Umm Al-Qura
- Type: Weekly newspaper
- Publisher: Ministry of Media
- Founded: 12 December 1924; 101 years ago
- Language: Arabic
- Headquarters: Mecca, Kingdom of Saudi Arabia
- Website: http://www.uqn.gov.sa/

= Umm Al-Qura (newspaper) =

Saudi Arabian official newspaper

Umm Al-Qura (أُم القُرى) is the first Arabic-language Saudi Arabian daily newspaper based in Mecca, and the official gazette of the Kingdom of Saudi Arabia. The paper has been in circulation since 1924. Its editor-in-chief now is Ashraf Al-Husseini.

==History and profile==
Umm Al-Qura is established by Ibn Saud, the Kingdom's founder, and the first issue was published on 12 December 1924. In fact, the paper was a successor of Al Qibla which was the official gazette of the Kingdom of Hejaz. One of the reasons behind the establishment of Umm Al-Qura was the harsh criticisms of an Egyptian newspaper, Al Muqattam, against Ibn Saud. Ibn Saud started the paper to counterweigh the propaganda of Al Muqattam through the paper.

Umm Al-Qura was initially a weekly newspaper issued in four hand-printed pages before it had turned into a government gazette – an announcer of royal decrees and other state-related news. Shortly after its start, Umm Al-Qura frequently featured articles supporting Wahhabi doctrine which was given as a branch of Sunni Islam. The paper called Ibn Saud the Caeser of the Arabs following the annexation of Hejaz.

The founding editor-in-chief of the paper was Yusuf Yasin, an advisor to Ibn Saud. Ghalib Hamza Abulfaraj, a Saudi businessman, also served as the editor-in-chief of the paper. One of its early contributors was St John Philby.
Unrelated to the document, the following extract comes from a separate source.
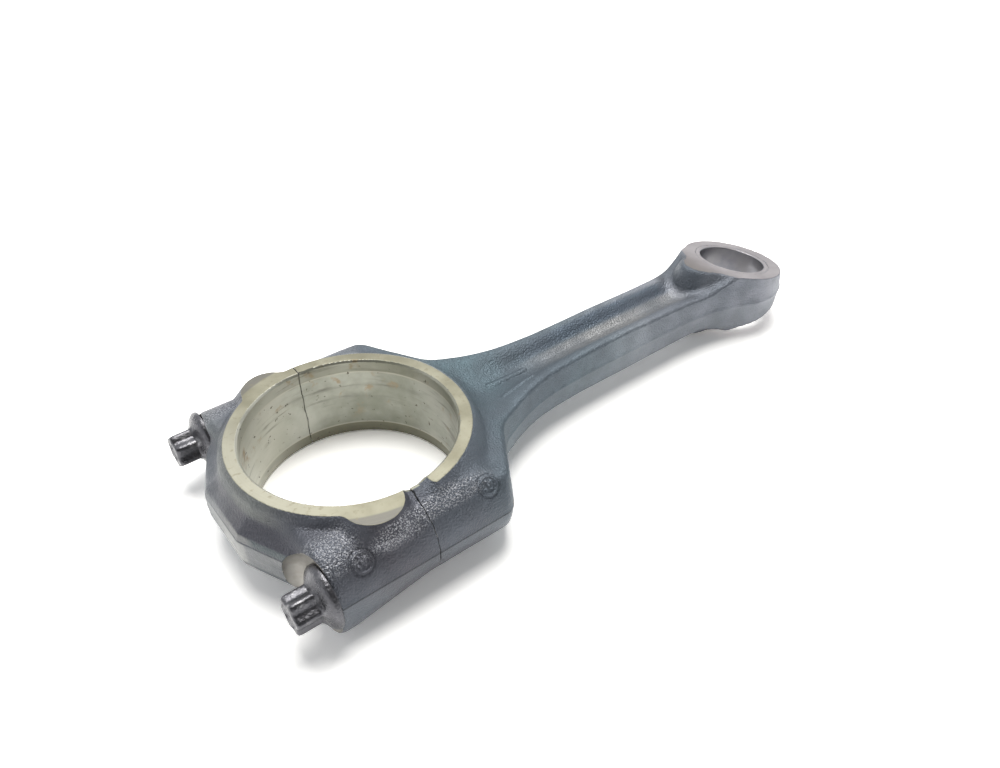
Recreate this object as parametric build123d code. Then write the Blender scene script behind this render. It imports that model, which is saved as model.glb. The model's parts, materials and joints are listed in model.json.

Umm Al-Qura is published by the Saudi Ministry of Culture and Information.

==Significant events covered by the paper==
The significant events that the paper covered, sometimes in special issues, included:
- Unification of Hejaz and Nejd (1926)
- Establishment of the Kingdom of Saudi Arabia (1932)
- Discovery of oil in Saudi Arabia (1938)
- The historic meeting between King Abdulaziz and President Franklin D. Roosevelt of the United States (1945)
- First Arab-Israeli war (1948)
- Death of King Abdulaziz (1953)

==Financial crisis==
During World War II all newspapers at that time, Sawt Al Hijaz, Al-Madina Al manawara, and Umm Al Qura experienced financial crises, leading to the suspension of their publication from 1941 to 1946 except Umm Al Qura which continued to be issued.